**EXERCISE TASK**: Would you restate all the data that follows, word for word?

**GIVEN MATERIAL**:
--- start ---
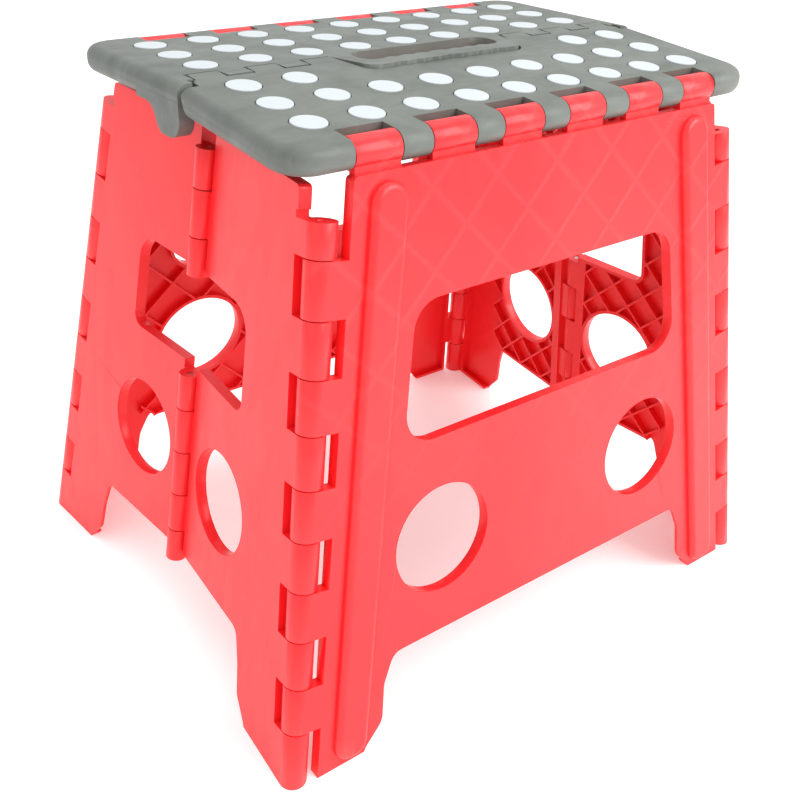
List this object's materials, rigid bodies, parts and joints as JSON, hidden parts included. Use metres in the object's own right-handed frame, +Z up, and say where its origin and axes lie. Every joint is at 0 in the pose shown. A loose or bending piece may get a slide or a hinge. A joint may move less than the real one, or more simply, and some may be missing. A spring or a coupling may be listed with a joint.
{
  "type": "folding step stool",
  "caption": "Folding plastic step stool used as a mounting block: two-leaf studded top with a carry handle, hinged side and end panels that fold flat.",
  "frame": {"origin": "centre of the footprint on the floor", "axes": "+Z up, +X along the long sides, front side panel towards -Y, left end towards -X"},
  "size_m": [0.4494, 0.3766, 0.3964],
  "materials": {
    "panel_plastic": "satin moulded",
    "top_plastic": "fine moulded grain",
    "grip_stud": "matt",
    "rod_steel": "plain drawn rod"
  },
  "bodies": {
    "side_rear": {"side_rear": "panel_plastic", "corner_rod_left_rear": "rod_steel", "corner_rod_right_rear": "rod_steel", "top_rod_rear": "rod_steel"},
    "side_front": {"side_front": "panel_plastic", "corner_rod_left_front": "rod_steel", "corner_rod_right_front": "rod_steel", "top_rod_front": "rod_steel"},
    "end_left_rear": {"end_left_rear": "panel_plastic", "middle_rods_left": "rod_steel"},
    "end_left_front": {"end_left_front": "panel_plastic"},
    "end_right_rear": {"end_right_rear": "panel_plastic", "middle_rods_right": "rod_steel"},
    "end_right_front": {"end_right_front": "panel_plastic"},
    "top_rear": {"top_rear": "top_plastic", "centre_rods": "rod_steel", "studs_rear_outer": "grip_stud", "studs_rear_middle": "grip_stud", "studs_rear_inner": "grip_stud"},
    "top_front": {"top_front": "top_plastic", "studs_front_outer": "grip_stud", "studs_front_middle": "grip_stud", "studs_front_inner": "grip_stud"}
  },
  "joints": [
    {"name": "corner_rear_left", "type": "hinge", "parent": "side_rear", "child": "end_left_rear", "pos_m": [-0.1863, 0.1456, 0.2], "axis": [0.1434, -0.1463, 0.9788], "range_deg": [0, 86.23]},
    {"name": "middle_left", "type": "hinge", "parent": "end_left_rear", "child": "end_left_front", "pos_m": [-0.18372, 0, 0.2], "axis": [-0.1323, 0, -0.9912], "range_deg": [0, 170.12]},
    {"name": "corner_front_left", "type": "hinge", "parent": "end_left_front", "child": "side_front", "pos_m": [-0.1863, -0.1456, 0.2], "axis": [0.1434, 0.1463, 0.9788], "range_deg": [0, 86.23]},
    {"name": "corner_rear_right", "type": "hinge", "parent": "side_rear", "child": "end_right_rear", "pos_m": [0.1863, 0.1456, 0.2], "axis": [0.1434, 0.1463, -0.9788], "range_deg": [0, 86.23]},
    {"name": "corner_front_right", "type": "hinge", "parent": "side_front", "child": "end_right_front", "pos_m": [0.1863, -0.1456, 0.2], "axis": [-0.1434, 0.1463, 0.9788], "range_deg": [0, 86.23]},
    {"name": "top_rear_fold", "type": "hinge", "parent": "side_rear", "child": "top_rear", "pos_m": [0, 0.11854, 0.381], "axis": [-1, 0, 0], "range_deg": [0, 79.25]},
    {"name": "top_front_fold", "type": "hinge", "parent": "side_front", "child": "top_front", "pos_m": [0, -0.11854, 0.381], "axis": [1, 0, 0], "range_deg": [0, 79.25]}
  ],
  "couplings": [
    {"joint": "middle_left", "follows": "corner_rear_left", "ratio": 1.9728},
    {"joint": "corner_front_left", "follows": "corner_rear_left", "ratio": 1},
    {"joint": "corner_rear_right", "follows": "corner_rear_left", "ratio": 1},
    {"joint": "corner_front_right", "follows": "corner_rear_left", "ratio": 1},
    {"joint": "top_rear_fold", "follows": "corner_rear_left", "ratio": 0.91907},
    {"joint": "top_front_fold", "follows": "corner_rear_left", "ratio": 0.91907}
  ]
}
--- end ---
**EXERCISE RESPONSE**:
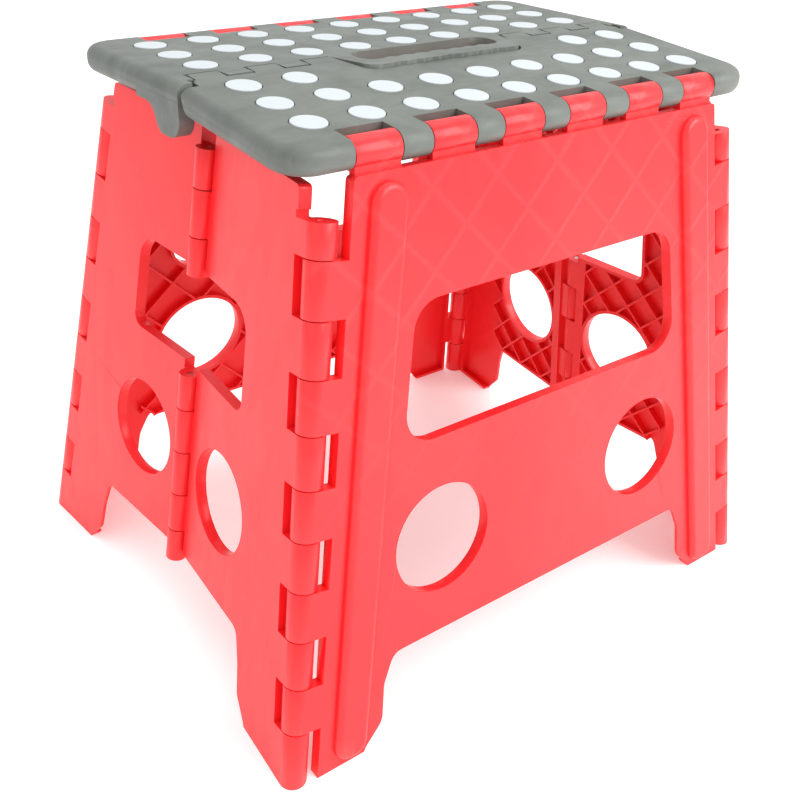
List this object's materials, rigid bodies, parts and joints as JSON, hidden parts included. Use metres in the object's own right-handed frame, +Z up, and say where its origin and axes lie. Every joint is at 0 in the pose shown. A loose or bending piece may get a slide or a hinge. A joint may move less than the real one, or more simply, and some may be missing. A spring or a coupling may be listed with a joint.
{
  "type": "folding step stool",
  "caption": "Folding plastic step stool used as a mounting block: two-leaf studded top with a carry handle, hinged side and end panels that fold flat.",
  "frame": {"origin": "centre of the footprint on the floor", "axes": "+Z up, +X along the long sides, front side panel towards -Y, left end towards -X"},
  "size_m": [0.4494, 0.3766, 0.3964],
  "materials": {
    "panel_plastic": "satin moulded",
    "top_plastic": "fine moulded grain",
    "grip_stud": "matt",
    "rod_steel": "plain drawn rod"
  },
  "bodies": {
    "side_rear": {"side_rear": "panel_plastic", "corner_rod_left_rear": "rod_steel", "corner_rod_right_rear": "rod_steel", "top_rod_rear": "rod_steel"},
    "side_front": {"side_front": "panel_plastic", "corner_rod_left_front": "rod_steel", "corner_rod_right_front": "rod_steel", "top_rod_front": "rod_steel"},
    "end_left_rear": {"end_left_rear": "panel_plastic", "middle_rods_left": "rod_steel"},
    "end_left_front": {"end_left_front": "panel_plastic"},
    "end_right_rear": {"end_right_rear": "panel_plastic", "middle_rods_right": "rod_steel"},
    "end_right_front": {"end_right_front": "panel_plastic"},
    "top_rear": {"top_rear": "top_plastic", "centre_rods": "rod_steel", "studs_rear_outer": "grip_stud", "studs_rear_middle": "grip_stud", "studs_rear_inner": "grip_stud"},
    "top_front": {"top_front": "top_plastic", "studs_front_outer": "grip_stud", "studs_front_middle": "grip_stud", "studs_front_inner": "grip_stud"}
  },
  "joints": [
    {"name": "corner_rear_left", "type": "hinge", "parent": "side_rear", "child": "end_left_rear", "pos_m": [-0.1863, 0.1456, 0.2], "axis": [0.1434, -0.1463, 0.9788], "range_deg": [0, 86.23]},
    {"name": "middle_left", "type": "hinge", "parent": "end_left_rear", "child": "end_left_front", "pos_m": [-0.18372, 0, 0.2], "axis": [-0.1323, 0, -0.9912], "range_deg": [0, 170.12]},
    {"name": "corner_front_left", "type": "hinge", "parent": "end_left_front", "child": "side_front", "pos_m": [-0.1863, -0.1456, 0.2], "axis": [0.1434, 0.1463, 0.9788], "range_deg": [0, 86.23]},
    {"name": "corner_rear_right", "type": "hinge", "parent": "side_rear", "child": "end_right_rear", "pos_m": [0.1863, 0.1456, 0.2], "axis": [0.1434, 0.1463, -0.9788], "range_deg": [0, 86.23]},
    {"name": "corner_front_right", "type": "hinge", "parent": "side_front", "child": "end_right_front", "pos_m": [0.1863, -0.1456, 0.2], "axis": [-0.1434, 0.1463, 0.9788], "range_deg": [0, 86.23]},
    {"name": "top_rear_fold", "type": "hinge", "parent": "side_rear", "child": "top_rear", "pos_m": [0, 0.11854, 0.381], "axis": [-1, 0, 0], "range_deg": [0, 79.25]},
    {"name": "top_front_fold", "type": "hinge", "parent": "side_front", "child": "top_front", "pos_m": [0, -0.11854, 0.381], "axis": [1, 0, 0], "range_deg": [0, 79.25]}
  ],
  "couplings": [
    {"joint": "middle_left", "follows": "corner_rear_left", "ratio": 1.9728},
    {"joint": "corner_front_left", "follows": "corner_rear_left", "ratio": 1},
    {"joint": "corner_rear_right", "follows": "corner_rear_left", "ratio": 1},
    {"joint": "corner_front_right", "follows": "corner_rear_left", "ratio": 1},
    {"joint": "top_rear_fold", "follows": "corner_rear_left", "ratio": 0.91907},
    {"joint": "top_front_fold", "follows": "corner_rear_left", "ratio": 0.91907}
  ]
}